NEW YORK CITY — Hours after winning the Democratic nomination for New York attorney general Tuesday night, state Sen. Eric Schneiderman challenged his Republican opponent, Staten Island District Attorney Dan Donovan, to a debate how to crack down on crimes in financial markets.

Suggesting that Donovan has proposed relaxing the attorney general’s oversight there, Schneiderman said a key issue for him as the state’s top lawyer would be “protecting homeowners and consumers from bad actors on Wall Street.”

He sent a letter to Donovan on Wednesday asking for the debate.

In campaign statements, Donovan says that Wall Street is an important economic generator for New York, and that it’s important to promote fair markets but not bring cases “simply to get headlines.”

In a reply letter Wednesday, Donovan said that he looks forward to the debate and that he has spent his career putting criminals in jail and protecting families. He questioned Scheiderman’s legislative vote against civil confinement for sex offenders and whether he is “sufficiently focused on protecting the citizens of New York.”

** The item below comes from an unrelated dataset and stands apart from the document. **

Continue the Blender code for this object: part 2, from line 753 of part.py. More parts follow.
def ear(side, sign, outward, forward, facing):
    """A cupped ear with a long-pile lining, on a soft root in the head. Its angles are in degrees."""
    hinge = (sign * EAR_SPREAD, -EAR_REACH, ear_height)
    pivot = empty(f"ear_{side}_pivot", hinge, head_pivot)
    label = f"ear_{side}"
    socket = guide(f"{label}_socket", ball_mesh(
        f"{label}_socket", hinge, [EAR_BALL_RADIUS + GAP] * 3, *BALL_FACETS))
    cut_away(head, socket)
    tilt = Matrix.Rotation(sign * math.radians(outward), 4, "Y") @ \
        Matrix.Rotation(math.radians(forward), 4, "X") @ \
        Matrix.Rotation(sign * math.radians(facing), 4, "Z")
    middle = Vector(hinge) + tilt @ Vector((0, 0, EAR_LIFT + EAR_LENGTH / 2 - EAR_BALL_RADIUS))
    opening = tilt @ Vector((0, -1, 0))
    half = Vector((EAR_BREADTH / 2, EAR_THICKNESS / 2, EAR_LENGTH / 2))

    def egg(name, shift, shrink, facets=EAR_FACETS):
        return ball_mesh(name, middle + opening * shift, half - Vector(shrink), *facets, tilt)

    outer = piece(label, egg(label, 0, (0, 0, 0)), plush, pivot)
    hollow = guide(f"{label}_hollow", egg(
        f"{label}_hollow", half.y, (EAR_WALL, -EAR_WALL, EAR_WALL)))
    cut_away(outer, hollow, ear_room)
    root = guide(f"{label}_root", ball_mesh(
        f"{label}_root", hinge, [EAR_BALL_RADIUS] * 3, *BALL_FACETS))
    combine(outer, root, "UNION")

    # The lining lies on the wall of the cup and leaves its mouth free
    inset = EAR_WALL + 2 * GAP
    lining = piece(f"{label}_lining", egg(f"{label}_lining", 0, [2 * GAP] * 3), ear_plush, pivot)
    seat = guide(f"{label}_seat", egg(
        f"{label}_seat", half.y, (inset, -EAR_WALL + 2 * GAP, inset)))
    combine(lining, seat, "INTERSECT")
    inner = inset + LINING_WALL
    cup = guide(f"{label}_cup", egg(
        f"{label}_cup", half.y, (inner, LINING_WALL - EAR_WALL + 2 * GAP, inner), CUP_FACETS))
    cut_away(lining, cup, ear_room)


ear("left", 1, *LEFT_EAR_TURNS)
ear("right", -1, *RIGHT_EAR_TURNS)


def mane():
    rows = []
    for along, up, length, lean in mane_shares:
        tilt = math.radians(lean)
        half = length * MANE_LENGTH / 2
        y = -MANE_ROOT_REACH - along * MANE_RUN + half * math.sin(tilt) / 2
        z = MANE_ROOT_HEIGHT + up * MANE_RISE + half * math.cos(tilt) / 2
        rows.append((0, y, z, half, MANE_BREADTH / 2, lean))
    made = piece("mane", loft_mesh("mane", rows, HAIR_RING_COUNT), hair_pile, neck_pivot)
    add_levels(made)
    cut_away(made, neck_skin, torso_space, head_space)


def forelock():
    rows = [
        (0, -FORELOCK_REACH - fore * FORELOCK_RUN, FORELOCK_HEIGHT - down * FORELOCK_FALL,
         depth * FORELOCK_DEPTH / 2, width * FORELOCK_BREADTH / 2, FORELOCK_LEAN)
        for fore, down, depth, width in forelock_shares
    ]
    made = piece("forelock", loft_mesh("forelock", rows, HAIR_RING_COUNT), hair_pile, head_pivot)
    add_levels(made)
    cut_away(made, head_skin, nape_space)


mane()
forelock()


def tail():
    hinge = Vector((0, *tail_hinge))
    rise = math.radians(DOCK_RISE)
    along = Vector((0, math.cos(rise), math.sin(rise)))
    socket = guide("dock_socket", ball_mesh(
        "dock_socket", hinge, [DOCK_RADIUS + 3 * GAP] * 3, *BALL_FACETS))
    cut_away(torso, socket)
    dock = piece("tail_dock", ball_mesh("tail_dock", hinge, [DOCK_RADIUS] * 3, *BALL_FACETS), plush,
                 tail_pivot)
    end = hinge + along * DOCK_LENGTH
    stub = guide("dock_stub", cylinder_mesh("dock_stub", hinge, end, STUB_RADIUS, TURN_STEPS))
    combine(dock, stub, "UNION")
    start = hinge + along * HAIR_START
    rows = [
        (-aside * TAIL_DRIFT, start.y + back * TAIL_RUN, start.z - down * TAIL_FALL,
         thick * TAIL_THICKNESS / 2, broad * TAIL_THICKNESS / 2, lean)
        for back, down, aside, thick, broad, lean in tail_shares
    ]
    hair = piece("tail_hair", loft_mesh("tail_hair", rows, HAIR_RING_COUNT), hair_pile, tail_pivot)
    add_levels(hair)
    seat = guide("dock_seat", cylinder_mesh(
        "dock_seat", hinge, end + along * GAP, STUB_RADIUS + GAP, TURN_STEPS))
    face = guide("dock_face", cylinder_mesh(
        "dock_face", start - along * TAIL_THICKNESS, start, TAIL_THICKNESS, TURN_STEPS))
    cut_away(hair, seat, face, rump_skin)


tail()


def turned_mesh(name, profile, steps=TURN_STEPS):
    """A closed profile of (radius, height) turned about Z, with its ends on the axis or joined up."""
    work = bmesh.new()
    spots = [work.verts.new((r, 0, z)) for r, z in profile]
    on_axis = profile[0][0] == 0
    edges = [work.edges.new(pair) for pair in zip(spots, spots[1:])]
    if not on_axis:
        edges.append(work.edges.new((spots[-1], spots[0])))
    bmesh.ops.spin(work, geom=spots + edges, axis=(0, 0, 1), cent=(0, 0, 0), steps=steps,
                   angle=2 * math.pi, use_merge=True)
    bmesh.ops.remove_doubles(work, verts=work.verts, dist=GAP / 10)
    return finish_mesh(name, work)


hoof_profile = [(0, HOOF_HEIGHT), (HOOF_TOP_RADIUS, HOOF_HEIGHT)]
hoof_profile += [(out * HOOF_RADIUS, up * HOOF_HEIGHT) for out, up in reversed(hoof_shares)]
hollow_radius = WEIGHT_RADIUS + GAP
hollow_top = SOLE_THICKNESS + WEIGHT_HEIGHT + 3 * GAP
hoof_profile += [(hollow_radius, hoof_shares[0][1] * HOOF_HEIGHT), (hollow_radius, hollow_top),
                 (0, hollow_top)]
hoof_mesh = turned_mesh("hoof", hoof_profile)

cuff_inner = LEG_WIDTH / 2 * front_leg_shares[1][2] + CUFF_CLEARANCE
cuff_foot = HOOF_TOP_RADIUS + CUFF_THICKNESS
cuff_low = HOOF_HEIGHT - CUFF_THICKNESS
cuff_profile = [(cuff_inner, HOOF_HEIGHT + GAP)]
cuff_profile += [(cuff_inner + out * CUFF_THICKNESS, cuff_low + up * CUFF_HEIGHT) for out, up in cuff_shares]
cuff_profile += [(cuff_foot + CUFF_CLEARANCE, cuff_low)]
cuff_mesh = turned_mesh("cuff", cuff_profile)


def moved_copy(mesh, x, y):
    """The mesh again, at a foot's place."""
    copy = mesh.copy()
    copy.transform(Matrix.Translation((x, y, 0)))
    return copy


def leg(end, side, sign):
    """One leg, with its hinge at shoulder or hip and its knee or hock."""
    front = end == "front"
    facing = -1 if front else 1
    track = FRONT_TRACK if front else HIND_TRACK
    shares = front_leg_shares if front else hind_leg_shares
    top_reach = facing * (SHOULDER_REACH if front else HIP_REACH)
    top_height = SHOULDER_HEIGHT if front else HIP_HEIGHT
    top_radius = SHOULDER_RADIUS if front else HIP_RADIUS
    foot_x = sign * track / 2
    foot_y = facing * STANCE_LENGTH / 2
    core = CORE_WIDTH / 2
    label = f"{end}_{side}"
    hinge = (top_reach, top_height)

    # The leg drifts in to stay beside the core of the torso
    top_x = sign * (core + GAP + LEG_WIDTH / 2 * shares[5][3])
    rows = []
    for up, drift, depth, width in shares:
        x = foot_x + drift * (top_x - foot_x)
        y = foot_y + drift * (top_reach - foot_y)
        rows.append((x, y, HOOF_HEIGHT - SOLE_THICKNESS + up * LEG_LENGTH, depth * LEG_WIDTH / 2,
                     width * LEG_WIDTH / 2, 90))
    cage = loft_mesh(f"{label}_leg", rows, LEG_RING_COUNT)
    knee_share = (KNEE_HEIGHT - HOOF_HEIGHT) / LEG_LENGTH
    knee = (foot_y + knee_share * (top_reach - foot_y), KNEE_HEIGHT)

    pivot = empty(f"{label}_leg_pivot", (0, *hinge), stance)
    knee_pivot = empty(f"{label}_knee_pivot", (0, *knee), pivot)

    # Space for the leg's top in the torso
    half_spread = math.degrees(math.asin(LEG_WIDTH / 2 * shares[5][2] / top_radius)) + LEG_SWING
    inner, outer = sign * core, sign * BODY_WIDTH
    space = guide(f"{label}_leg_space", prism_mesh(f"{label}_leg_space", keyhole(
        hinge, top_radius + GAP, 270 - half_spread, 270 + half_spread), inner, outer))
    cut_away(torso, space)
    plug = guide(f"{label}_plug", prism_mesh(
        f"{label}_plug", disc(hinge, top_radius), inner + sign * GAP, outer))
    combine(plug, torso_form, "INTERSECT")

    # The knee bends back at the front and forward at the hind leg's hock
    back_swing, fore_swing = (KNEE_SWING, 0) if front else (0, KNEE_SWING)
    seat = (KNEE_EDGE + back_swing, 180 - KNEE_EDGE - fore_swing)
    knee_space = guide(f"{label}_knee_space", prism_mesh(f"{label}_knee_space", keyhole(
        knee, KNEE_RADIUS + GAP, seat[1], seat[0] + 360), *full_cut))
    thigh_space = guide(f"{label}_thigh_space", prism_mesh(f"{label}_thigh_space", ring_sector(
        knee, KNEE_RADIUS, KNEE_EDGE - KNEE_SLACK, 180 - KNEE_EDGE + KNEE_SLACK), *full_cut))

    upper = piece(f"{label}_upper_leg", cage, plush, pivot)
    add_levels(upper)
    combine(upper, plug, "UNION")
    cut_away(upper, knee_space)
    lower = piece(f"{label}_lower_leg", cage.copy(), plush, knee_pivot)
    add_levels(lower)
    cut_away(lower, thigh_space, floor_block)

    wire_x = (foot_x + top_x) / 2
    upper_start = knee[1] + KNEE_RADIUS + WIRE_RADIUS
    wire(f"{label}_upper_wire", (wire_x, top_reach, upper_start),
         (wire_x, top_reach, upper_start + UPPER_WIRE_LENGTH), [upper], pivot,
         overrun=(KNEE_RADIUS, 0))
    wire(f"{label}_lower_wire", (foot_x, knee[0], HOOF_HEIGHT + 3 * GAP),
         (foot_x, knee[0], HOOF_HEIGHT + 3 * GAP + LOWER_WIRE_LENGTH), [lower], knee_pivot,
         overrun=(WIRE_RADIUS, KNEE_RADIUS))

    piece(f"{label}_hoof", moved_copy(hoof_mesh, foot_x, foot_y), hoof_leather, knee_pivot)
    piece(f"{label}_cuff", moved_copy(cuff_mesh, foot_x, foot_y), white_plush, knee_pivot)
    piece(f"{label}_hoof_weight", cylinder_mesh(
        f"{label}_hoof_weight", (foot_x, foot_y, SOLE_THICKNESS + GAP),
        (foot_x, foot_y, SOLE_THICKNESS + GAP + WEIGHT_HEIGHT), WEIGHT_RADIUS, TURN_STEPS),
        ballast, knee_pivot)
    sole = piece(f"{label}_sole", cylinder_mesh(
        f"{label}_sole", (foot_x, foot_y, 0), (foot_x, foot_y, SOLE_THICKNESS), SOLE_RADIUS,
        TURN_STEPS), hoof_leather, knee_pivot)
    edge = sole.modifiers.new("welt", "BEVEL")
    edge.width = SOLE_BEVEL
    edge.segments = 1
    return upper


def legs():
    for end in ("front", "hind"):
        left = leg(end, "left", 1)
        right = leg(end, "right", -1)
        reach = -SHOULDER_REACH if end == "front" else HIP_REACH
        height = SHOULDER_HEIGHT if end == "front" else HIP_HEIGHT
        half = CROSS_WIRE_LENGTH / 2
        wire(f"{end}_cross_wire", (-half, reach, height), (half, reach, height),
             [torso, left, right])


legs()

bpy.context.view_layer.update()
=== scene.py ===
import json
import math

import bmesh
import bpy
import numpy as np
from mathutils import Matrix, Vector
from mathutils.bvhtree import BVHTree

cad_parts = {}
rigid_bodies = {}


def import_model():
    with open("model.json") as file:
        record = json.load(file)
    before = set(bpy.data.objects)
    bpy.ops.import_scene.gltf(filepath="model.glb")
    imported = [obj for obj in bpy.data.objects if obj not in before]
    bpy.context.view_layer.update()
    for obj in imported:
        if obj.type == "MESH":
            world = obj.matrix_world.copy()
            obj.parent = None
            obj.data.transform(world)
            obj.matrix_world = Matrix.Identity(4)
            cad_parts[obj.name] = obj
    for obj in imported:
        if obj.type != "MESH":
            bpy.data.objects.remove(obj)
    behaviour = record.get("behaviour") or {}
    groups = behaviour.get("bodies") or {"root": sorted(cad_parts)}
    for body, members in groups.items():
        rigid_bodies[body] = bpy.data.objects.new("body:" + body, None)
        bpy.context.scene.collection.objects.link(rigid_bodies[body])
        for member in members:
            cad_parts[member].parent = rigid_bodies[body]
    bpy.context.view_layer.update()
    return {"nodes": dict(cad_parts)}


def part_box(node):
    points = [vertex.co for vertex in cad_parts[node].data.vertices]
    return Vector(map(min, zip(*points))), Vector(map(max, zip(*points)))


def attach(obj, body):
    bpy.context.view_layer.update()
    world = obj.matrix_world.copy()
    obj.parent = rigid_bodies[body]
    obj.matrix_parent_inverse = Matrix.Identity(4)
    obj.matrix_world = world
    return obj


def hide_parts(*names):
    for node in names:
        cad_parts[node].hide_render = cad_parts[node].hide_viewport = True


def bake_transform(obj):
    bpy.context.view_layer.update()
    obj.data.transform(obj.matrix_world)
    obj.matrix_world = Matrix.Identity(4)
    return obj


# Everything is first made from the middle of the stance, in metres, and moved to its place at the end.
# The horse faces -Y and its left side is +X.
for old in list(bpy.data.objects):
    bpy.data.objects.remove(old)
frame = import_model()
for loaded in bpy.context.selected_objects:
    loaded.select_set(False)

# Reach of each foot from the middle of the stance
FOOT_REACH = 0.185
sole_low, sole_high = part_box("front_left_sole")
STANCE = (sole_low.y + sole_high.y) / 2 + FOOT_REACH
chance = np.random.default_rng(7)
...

Then-Attorney General Eliot Spitzer became known as “the sheriff of Wall Street” for using the state’s anti-fraud Martin Act to bring cases against big financial companies, a tactic that resulted in settlements for conflicts of interest among investment banks, their securities analysts in the Internet stock boom and companies that later floundered.

In the wake of the latest Wall Street meltdown two years ago, several of the Democratic candidates for attorney general noted high credit ratings given to weak mortgage-backed securities, again questioning whether there was fraud that hurt investors, and citing a state role even as federal regulations are revised.

In 2008, current Attorney General Andrew Cuomo, now front-runner in the race for governor, reached agreements with the three largest credit rating agencies — Standard & Poor’s, Moody’s Investors Service and Fitch — to change how they were paid by investment banks for providing ratings on loan pools. The new arrangements are to include a fee-for-service structure, instead of free previews in which banks could shop for the best ratings.

Schneiderman defeated four other Democratic candidates to win the nomination: Nassau County District Attorney Kathleen Rice, former trial attorney Sean Coffey, Assemblyman Richard Brodsky and former state Insurance Superintendent Eric Dinallo.

Donovan said in a radio interview Wednesday that the real issues are corrupt and dysfunctional government, and that Schneiderman as a legislator has been part of the state government for the past 12 years.

“I’m the only person that’s independent of all those special interests,” he said, adding that he plans to take his experience as the top law enforcement officer in Staten Island to try to clean up Albany.

Donovan appeared later at City Hall in Manhattan with former Democratic Mayor Ed Koch, who endorsed him. Koch this year founded New York Uprising, whose reform pledges Donovan has signed. “Time and time again, Dan has proven himself to be independent and above special interests,” Koch said.

Schneiderman said that he will also target corruption, that he led the Senate expulsion this year of Sen. Hiram Monserrate after he was convicted of assaulting his girlfriend, and that he pushed legislation for ethics reform.